#### WHAT NEEDS TO BE DONE:
Look through the data below and extract, unchanged, the lines from the one that contains "# Each one lies" to the one that contains "imported = [obj", both included.
━━━━
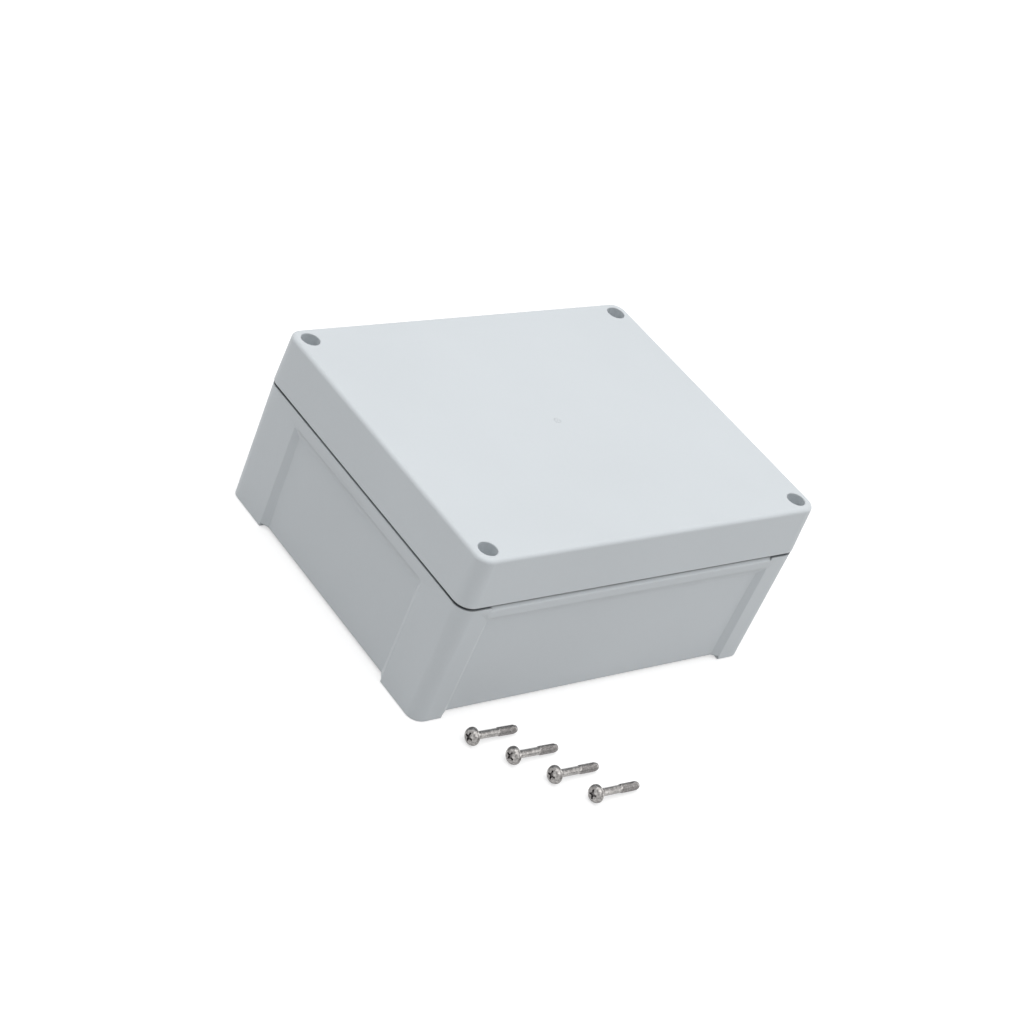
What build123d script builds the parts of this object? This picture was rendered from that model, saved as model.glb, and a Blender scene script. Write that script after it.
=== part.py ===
from build123d import *
from math import atan2, cos, radians, sin, tan
import os

# Plastic project box: a moulded tub on four corner feet, with a deep lid held by four
# screws in sunk wells. The frame stands on the floor: Z is up, X runs along the length,
# and the origin is the middle of the footprint. All sizes are in millimetres.

# Overall sizes
length = 240.0
width = 193.5
height = 109.5
base_height = 79.0
wall = 3.0

# Outside of the base
end_overhang = 0.4
rim_bevel = 2.2
seam_gap = 1.8
corner_drop = 0.7
base_draft = 0.75
base_corner_radius = 9.0
post_x = 19.8
post_y = 33.5
recess_depth = 2.8
recess_top_depth = 0.8
recess_rim = 9.5
ramp_length = 6.5
foot_height = 2.4
foot_edge = 0.5
foot_radius = 5.0

# Inside of the base
floor = 3.0
cavity_radius = 6.0
notch_radius = 7.0
pillar = 13.0
fixing_inset = 24.5
fixing_hole = 5.5
boss_diameter = 8.0
boss_height = 7.0
boss_pilot = 3.2
boss_spacing_x = 170.0
boss_spacing_y = 150.0

# Seal between base and lid
tongue_width = 1.5
tongue_height = 2.4
tongue_gap = 0.25
groove_lip = 1.2
gasket_height = 1.8
gasket_side_gap = 0.1
gasket_top_gap = 0.3

# Lid
lid_top = 3.5
lid_draft = 1.9
lid_corner_radius = 8.9
lid_edge_radius = 2.45
screw_inset = 10.4
well_diameter = 10.7
well_depth = 11.0
well_wall = 2.2
well_edge = 0.3
screw_hole = 5.3

# Threaded inserts
insert_diameter = 7.0
insert_length = 10.0
insert_recess = 0.5
insert_bore = 4.2

# Lid screws
screw_tip_room = 6.0
thread_diameter = 4.9
thread_length = 13.0
shank_diameter = 4.3
head_diameter = 9.85
head_height = 3.7
head_shoulder = 1.4

# Where the four loose screws lie beside the box
row_from_left = 25.8
row_from_front = 18.9
row_step_x = 14.7
row_step_y = 18.0
screw_heading = 1.5

os.makedirs("parts", exist_ok=True)

# Levels and insets that follow from the sizes above
floor_z = foot_height + floor
lid_height = height - base_height
recess_top_z = base_height - recess_rim
screw_length = height - well_depth - (base_height - insert_recess - insert_length)
groove_depth = tongue_height + gasket_top_gap + gasket_height
groove_z = base_height - groove_depth
ledge_z = base_height - seam_gap
base_length = length - 2 * end_overhang
base_inset = end_overhang + ledge_z * tan(radians(base_draft))
lid_inset = lid_height * tan(radians(lid_draft))
cavity_shrink = tongue_gap + groove_lip
seal_inset = base_inset + recess_depth + wall - cavity_shrink
seal_side = groove_lip + tongue_gap + tongue_width


def seal_outline(grow):
    """Outline of the sealed space, a rectangle with its corners notched out, grown all round."""
    with BuildSketch(mode=Mode.PRIVATE) as outline:
        RectangleRounded(
            length - 2 * seal_inset + 2 * grow,
            width - 2 * (post_y + seal_side) + 2 * grow,
            cavity_radius + grow,
        )
        RectangleRounded(
            length - 2 * (post_x + seal_side) + 2 * grow,
            width - 2 * seal_inset + 2 * grow,
            cavity_radius + grow,
        )
        notch_corners = outline.vertices().sort_by_distance((0, 0, 0))[:4]
        fillet(notch_corners, notch_radius - grow)
    return outline.sketch


def corner_pockets(wall_inset, pillar_size):
    """Chambers outside the seal, one in each corner, each bent round its screw pillar."""
    with BuildSketch(mode=Mode.PRIVATE) as pockets:
        with Locations((length / 2 - wall_inset, width / 2 - wall_inset)):
            Rectangle(post_x - wall_inset, post_y - wall_inset, align=(Align.MAX, Align.MAX))
        with Locations((length / 2, width / 2)):
            pillar_reach = 2 * screw_inset + pillar_size
            RectangleRounded(pillar_reach, pillar_reach, pillar_size / 2, mode=Mode.SUBTRACT)
        mirror(about=Plane.YZ)
        mirror(about=Plane.XZ)
    return pockets.sketch


def screw_places():
    """Centres of the four lid screws, in the plane that the caller has set."""
    return GridLocations(length - 2 * screw_inset, width - 2 * screw_inset, 2, 2)


# Base: tub with corner feet, sunk side panels, corner pockets, screw pillars and bosses
with BuildPart() as base:
    with BuildSketch(Plane.XY.offset(ledge_z)):
        RectangleRounded(base_length, width, base_corner_radius)
    extrude(amount=-ledge_z, taper=base_draft)

    # The rim of each long side is bevelled between the corner posts
    with BuildSketch(Plane.YZ):
        with BuildLine():
            Polyline(
                (width / 2 - rim_bevel, ledge_z),
                (width / 2 + rim_bevel, ledge_z),
                (width / 2 + rim_bevel, ledge_z - 2 * rim_bevel),
                close=True,
            )
        make_face()
        mirror(about=Plane.YZ)
    extrude(amount=length / 2 - post_x, both=True, mode=Mode.SUBTRACT)

    # The lid bears on a lip round the seal and on the four pillars, with an open seam outside
    with BuildSketch(Plane.XY.offset(ledge_z)):
        add(seal_outline(seal_side))
        with screw_places():
            Circle(pillar / 2)
    extrude(amount=seam_gap)

    # The seam opens wider round the corners
    with BuildSketch(Plane.XY.offset(ledge_z)):
        with GridLocations(length, width, 2, 2):
            Rectangle(2 * post_x, 2 * base_corner_radius)
        with screw_places():
            Circle(pillar / 2, mode=Mode.SUBTRACT)
        add(seal_outline(seal_side), mode=Mode.SUBTRACT)
    extrude(amount=-corner_drop, mode=Mode.SUBTRACT)

    # Each side panel is sunk between two corner posts, deepest at its foot
    for side in range(4):
        long_side = side % 2 == 0
        half_span = length / 2 - post_x if long_side else width / 2 - post_y
        turn = radians(90 * side)
        for level, depth in ((0, recess_depth), (recess_top_z, recess_top_depth)):
            face = (width if long_side else base_length) / 2 - (ledge_z - level) * tan(radians(base_draft))
            with BuildSketch(Plane(origin=(0, 0, level), x_dir=(cos(turn), sin(turn), 0), z_dir=(0, 0, 1))):
                with BuildLine():
                    Polyline(
                        (-half_span + ramp_length, depth - face),
                        (half_span - ramp_length, depth - face),
                        (half_span + ramp_length, -depth - face),
                        (-half_span - ramp_length, -depth - face),
                        close=True,
                    )
                make_face()
        loft(ruled=True, mode=Mode.SUBTRACT)

    # The underside is raised between the four feet
    with BuildSketch():
        Rectangle(length, width)
        with GridLocations(length, width, 2, 2):
            RectangleRounded(2 * post_x, 2 * post_y, foot_radius, mode=Mode.SUBTRACT)
    extrude(amount=foot_height, mode=Mode.SUBTRACT)
    chamfer(base.faces().sort_by(Axis.Z)[:4].edges(), foot_edge)

    # Inside: the sealed space, the corner pockets outside it, and the groove between them
    with BuildSketch(Plane.XY.offset(floor_z)):
        add(seal_outline(-cavity_shrink))
        add(corner_pockets(base_inset + wall, pillar))
    extrude(amount=base_height - floor_z, mode=Mode.SUBTRACT)
    with BuildSketch(Plane.XY.offset(groove_z)):
        add(seal_outline(tongue_width + tongue_gap))
        add(seal_outline(-tongue_gap), mode=Mode.SUBTRACT)
    extrude(amount=groove_depth, mode=Mode.SUBTRACT)

    # The corner pillars are bored for the inserts
    with Locations(Plane.XY.offset(base_height)):
        with screw_places():
            Hole(
                radius=insert_diameter / 2,
                depth=insert_recess + insert_length + screw_tip_room,
            )

    # Wall fixing holes go down through the feet, outside the seal
    with Locations(Plane.XY.offset(floor_z)):
        with GridLocations(length - 2 * screw_inset, width - 2 * fixing_inset, 2, 2):
            Hole(radius=fixing_hole / 2, depth=floor_z)

    # Bosses for a mounting plate
    with BuildSketch(Plane.XY.offset(floor_z)):
        with GridLocations(boss_spacing_x, boss_spacing_y, 2, 2):
            Circle(boss_diameter / 2)
            Circle(boss_pilot / 2, mode=Mode.SUBTRACT)
    extrude(amount=boss_height)

base.part.label = "base"
export_step(base.part, "parts/base.step")


# Lid: deep cover with a tongue for the seal and four screw wells
with BuildPart() as lid:
    with BuildSketch(Plane.XY.offset(base_height)):
        RectangleRounded(length, width, lid_corner_radius)
    extrude(amount=lid_height, taper=lid_draft)
    fillet(lid.faces().sort_by(Axis.Z)[-1].edges(), lid_edge_radius)

    with BuildSketch(Plane.XY.offset(base_height)):
        add(seal_outline(0))
        add(corner_pockets(lid_inset + wall, well_diameter + 2 * well_wall))
    extrude(amount=lid_height - lid_top, mode=Mode.SUBTRACT)
    with BuildSketch(Plane.XY.offset(base_height)):
        add(seal_outline(tongue_width))
        add(seal_outline(0), mode=Mode.SUBTRACT)
    extrude(amount=-tongue_height)

    with Locations(Plane.XY.offset(height)):
        with screw_places():
            CounterBoreHole(
                radius=screw_hole / 2,
                counter_bore_radius=well_diameter / 2,
                counter_bore_depth=well_depth,
                depth=lid_height,
            )
    well_mouths = lid.faces().sort_by(Axis.Z)[-1].edges().filter_by(GeomType.CIRCLE)
    chamfer(well_mouths, well_edge)

lid.part.label = "lid"
export_step(lid.part, "parts/lid.step")


# Gasket: soft ring in the groove of the base, under the tongue of the lid
with BuildPart() as gasket:
    with BuildSketch(Plane.XY.offset(groove_z)):
        add(seal_outline(tongue_width + tongue_gap - gasket_side_gap))
        add(seal_outline(gasket_side_gap - tongue_gap), mode=Mode.SUBTRACT)
    extrude(amount=gasket_height)

gasket.part.label = "gasket"
export_step(gasket.part, "parts/gasket.step")


# Threaded inserts: brass bushes pressed into the pillars, just below their tops
for number, place in enumerate(screw_places().locations, start=1):
    insert_top = Plane(origin=place.position + Vector(0, 0, base_height - insert_recess))
    with BuildPart() as threaded_insert:
        with BuildSketch(insert_top):
            Circle(insert_diameter / 2)
            Circle(insert_bore / 2, mode=Mode.SUBTRACT)
        extrude(amount=-insert_length)

    threaded_insert.part.label = f"threaded_insert_{number}"
    export_step(threaded_insert.part, f"parts/threaded_insert_{number}.step")


# Lid screws: pan heads, with a shank waisted to stay captive in the lid
with BuildPart() as lid_screw:
    with BuildSketch(Plane.XZ):
        with BuildLine():
            Polyline(
                (0, head_height),
                (0, -screw_length),
                (thread_diameter / 2, -screw_length),
                (thread_diameter / 2, thread_length - screw_length),
                (shank_diameter / 2, thread_length - screw_length),
                (shank_diameter / 2, 0),
                (head_diameter / 2, 0),
                (head_diameter / 2, head_height - head_shoulder),
                (head_diameter / 2 - head_shoulder, head_height),
                close=True,
            )
        make_face()
    revolve(axis=Axis.Z)

# Each one lies on the rim of its head and the end of its thread
dip = atan2((head_diameter - thread_diameter) / 2, screw_length)
heading = radians(screw_heading)
toward_head = Vector(-cos(dip) * cos(heading), -cos(dip) * sin(heading), sin(dip))
sideways = Vector(-sin(heading), cos(heading), 0)

for number in range(1, 5):
    head_under = Vector(
        row_from_left - length / 2 + row_step_x * (number - 1),
        -width / 2 - row_from_front - row_step_y * (number - 1),
        head_diameter / 2 * cos(dip),
    )
    resting = Plane(origin=head_under, x_dir=sideways, z_dir=toward_head)
    lying_screw = resting.location * lid_screw.part
    lying_screw.label = f"lid_screw_{number}"
    export_step(lying_screw, f"parts/lid_screw_{number}.step")
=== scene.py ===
from math import cos, pi, radians, sin, tan

import bmesh
import bpy
import numpy as np
from mathutils import Matrix, Vector


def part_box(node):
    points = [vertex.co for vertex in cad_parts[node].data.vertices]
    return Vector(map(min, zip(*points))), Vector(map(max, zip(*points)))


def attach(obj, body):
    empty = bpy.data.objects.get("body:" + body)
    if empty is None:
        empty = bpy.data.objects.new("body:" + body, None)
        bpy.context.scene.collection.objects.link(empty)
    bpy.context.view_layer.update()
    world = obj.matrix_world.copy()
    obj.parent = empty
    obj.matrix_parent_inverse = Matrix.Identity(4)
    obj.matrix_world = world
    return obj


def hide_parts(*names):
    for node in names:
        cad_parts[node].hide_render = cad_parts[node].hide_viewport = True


# Looks of the plastic project box: finish of every moulding, the base's sunk side panels,
# the loose lid screws in full detail, the gate mark on the lid, and a plain white studio.
# All in metres.

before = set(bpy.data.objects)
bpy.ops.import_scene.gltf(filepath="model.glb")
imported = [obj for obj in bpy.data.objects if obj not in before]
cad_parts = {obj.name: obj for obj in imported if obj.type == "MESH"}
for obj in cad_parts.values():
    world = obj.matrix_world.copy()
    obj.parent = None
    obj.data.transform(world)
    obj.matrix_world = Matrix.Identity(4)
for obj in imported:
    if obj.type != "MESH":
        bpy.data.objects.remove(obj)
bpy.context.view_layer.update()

# Camera of the photograph
CAMERA_PLACE = (-0.8883, -0.7578, 0.8056)
CAMERA_HEADING = radians(49.42)
CAMERA_DIP = radians(33.12)
CAMERA_ROLL = radians(24.04)
CAMERA_LENS = 88.7
SENSOR_WIDTH = 36.0

# Studio
FLOOR_SIZE = 6.0
FLOOR_DROP = 0.0001
FLOOR_COLOUR = (0.50, 0.50, 0.50)
FLOOR_GLOW = 0.60
SKY_LIGHT = 0.30

# Lamps: direction round the box from +X, height above the floor and spread in degrees, strength
LAMPS = {
    "key": (260.5, 83.9, 90, 2.45),
    "low_front_right": (325, 12, 50, 0.50),
    "low_back_left": (125, 12, 50, 0.52),
}

# Base: level of its ledge, the slope of its walls, and for each side in turn the wall's
# distance from the middle at the ledge and half the width of its sunk panel
LEDGE_LEVEL = 0.0772
BASE_LEAN = tan(radians(0.75))
PANEL_SIDES = ((0.09675, 0.1003), (0.1196, 0.06335)) * 2
PANEL_TOP = 0.0696
PANEL_DEPTH_LOW = 0.0029
PANEL_DEPTH_HIGH = 0.0024
PANEL_RUN = 1.5
PANEL_TOP_RUN = 2.2
PANEL_PAST = 0.002
CORNER_LEDGE = 0.0765
CORNER_LEDGE_SEEN = 0.0771

# Plastic
PLASTIC_COLOUR = (0.593, 0.630, 0.657)
# Lighter colour: specks in the grain, and the edges' painted highlight, partly wear
PLASTIC_LIGHTER = (0.66, 0.69, 0.71)
# Painted shade: dark colour laid into the seam between base and lid, where little light reaches
PAINTED_SEAM_SHADE_COLOUR = (0.12, 0.13, 0.14)
SEAM_REACH = 0.0040
SEAM_LEVEL = 0.0775
SEAM_HALF = 0.0025
PLASTIC_ROUGHNESS = 0.46
PLASTIC_EDGE = 0.0004
PANEL_EDGE = 0.0012

# Steel
STEEL_COLOUR = (0.50, 0.485, 0.47)
STEEL_DARK = (0.225, 0.215, 0.21)
# Painted shade: colours laid where little light reaches the screw, round the head, in its hollows and at its
# point
STEEL_SHADE = (0.17, 0.16, 0.16)
STEEL_HOLLOW_SHADE = (0.10, 0.09, 0.095)
# Lighter edge colour: painted highlight, partly wear
STEEL_WEAR_AND_SHEEN = (0.55, 0.54, 0.53)
STEEL_EDGE = 0.00015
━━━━
#### RESPONSE:
# Each one lies on the rim of its head and the end of its thread
dip = atan2((head_diameter - thread_diameter) / 2, screw_length)
heading = radians(screw_heading)
toward_head = Vector(-cos(dip) * cos(heading), -cos(dip) * sin(heading), sin(dip))
sideways = Vector(-sin(heading), cos(heading), 0)

for number in range(1, 5):
    head_under = Vector(
        row_from_left - length / 2 + row_step_x * (number - 1),
        -width / 2 - row_from_front - row_step_y * (number - 1),
        head_diameter / 2 * cos(dip),
    )
    resting = Plane(origin=head_under, x_dir=sideways, z_dir=toward_head)
    lying_screw = resting.location * lid_screw.part
    lying_screw.label = f"lid_screw_{number}"
    export_step(lying_screw, f"parts/lid_screw_{number}.step")
=== scene.py ===
from math import cos, pi, radians, sin, tan

import bmesh
import bpy
import numpy as np
from mathutils import Matrix, Vector


def part_box(node):
    points = [vertex.co for vertex in cad_parts[node].data.vertices]
    return Vector(map(min, zip(*points))), Vector(map(max, zip(*points)))


def attach(obj, body):
    empty = bpy.data.objects.get("body:" + body)
    if empty is None:
        empty = bpy.data.objects.new("body:" + body, None)
        bpy.context.scene.collection.objects.link(empty)
    bpy.context.view_layer.update()
    world = obj.matrix_world.copy()
    obj.parent = empty
    obj.matrix_parent_inverse = Matrix.Identity(4)
    obj.matrix_world = world
    return obj


def hide_parts(*names):
    for node in names:
        cad_parts[node].hide_render = cad_parts[node].hide_viewport = True


# Looks of the plastic project box: finish of every moulding, the base's sunk side panels,
# the loose lid screws in full detail, the gate mark on the lid, and a plain white studio.
# All in metres.

before = set(bpy.data.objects)
bpy.ops.import_scene.gltf(filepath="model.glb")
imported = [obj for obj in bpy.data.objects if obj not in before]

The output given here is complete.